Building confidence in SA rose back to near a record peak in the second quarter of this year, reflecting a boom spurred by public spending and pent-up demand for affordable housing, an independent survey showed yesterday.
The FNB building confidence index rose to 88 points from 87 in the first quarter of this year, edging back towards a historic high of 89 posted in the fourth quarter of last year.
FNB chief economist Cees Bruggemans said improved confidence in the building industry reflected higher overall economic growth, which quickened to an average annual rate of 5% over the past three years from 3% earlier in the decade.
"We have barely started. It looks like we are in an extended growth cycle which is likely to last another 7-8 years," he said.
Release of the survey coincided with official data yesterday showing that capital spending by the government rose by 25,4% to R71,8bn in the financial year which ended in March, with expenditure on land and buildings soaring by 149% and construction up by 23,1%.
A slowdown in public sector capital expenditure is expected this year, before the pace picks up again in 2008, the figures from Statistics SA showed.
Construction is playing an increasing role in the economy, with the sector expanding a blistering 21,3% in the first quarter of this year a 17-year record.
At the same time, the government's R416bn infrastructure spending drive is having positive spin-offs, although it focuses on ports, roads, railways and soccer stadiums.
The FNB building survey showed that confidence in the nonresidential sector, which covers commercial buildings, was steady at 94 points but fell in the residential sector to 82 points from 86 in the first quarter.
This suggested business conditions there had been hit by the cumulative two percentage point increase in lending rates last year, Bruggemans said.

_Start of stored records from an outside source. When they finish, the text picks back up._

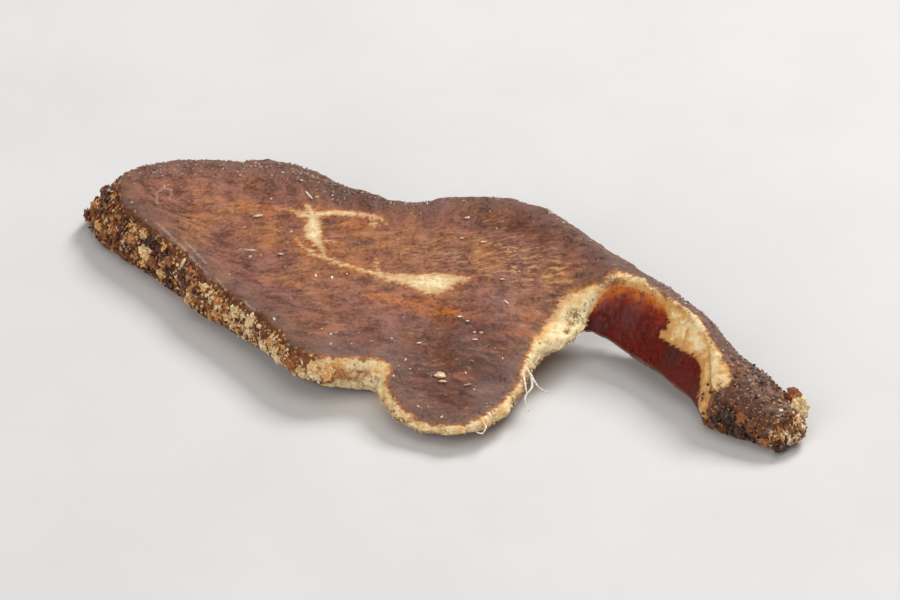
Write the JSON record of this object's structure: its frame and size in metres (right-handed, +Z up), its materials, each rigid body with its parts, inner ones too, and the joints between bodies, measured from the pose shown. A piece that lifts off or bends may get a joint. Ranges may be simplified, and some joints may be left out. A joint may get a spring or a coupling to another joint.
{
  "type": "biltong slice",
  "caption": "Long thin slice of air-dried spiced beef with a crumbly seed crust on its rim, a thin drooping lobe and a twisted narrow end.",
  "frame": {"origin": "centre of the slice's box, on the surface that it lies on", "axes": "+X along the slice towards its narrow twisted end, +Y towards the raised back edge, +Z up through the cut face"},
  "size_m": [0.0746, 0.0284, 0.0092],
  "materials": {
    "dried_meat": "dry, slightly waxy cut meat with a crumbly seed crust on its rim"
  },
  "bodies": {
    "root": {"biltong_slice": "dried_meat"}
  },
  "joints": []
}
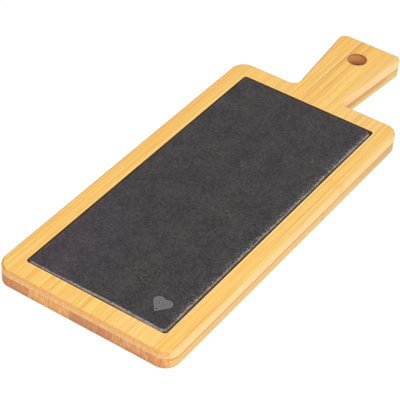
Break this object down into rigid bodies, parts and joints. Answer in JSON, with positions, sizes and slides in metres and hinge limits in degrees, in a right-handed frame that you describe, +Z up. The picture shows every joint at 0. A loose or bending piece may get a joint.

The Reserve Bank raised its key repo rate by half a percentage point to 9,5% again in June, and many analysts expect another hike at its meeting next month. But the residential slowdown is unlikely to last, the survey carried out by the Bureau for Economic Research showed.
"Regarding the business outlook for the third quarter, residential contractors said they expected business conditions to remain more or less stable, but an improvement in the tempo of building activity is expected," FNB said.
Bruggemans said there was "enormous pent-up demand" for affordable housing units worth R170000-R250000 from the expanding black middle class.
FNB commercial property strategist John Loos said builders in the nonresidential sector were "very optimistic" and "upbeat" about short-term prospects but they also indicated that shortages of skilled labour and inadequate supplies of materials were "seriously constraining" operations.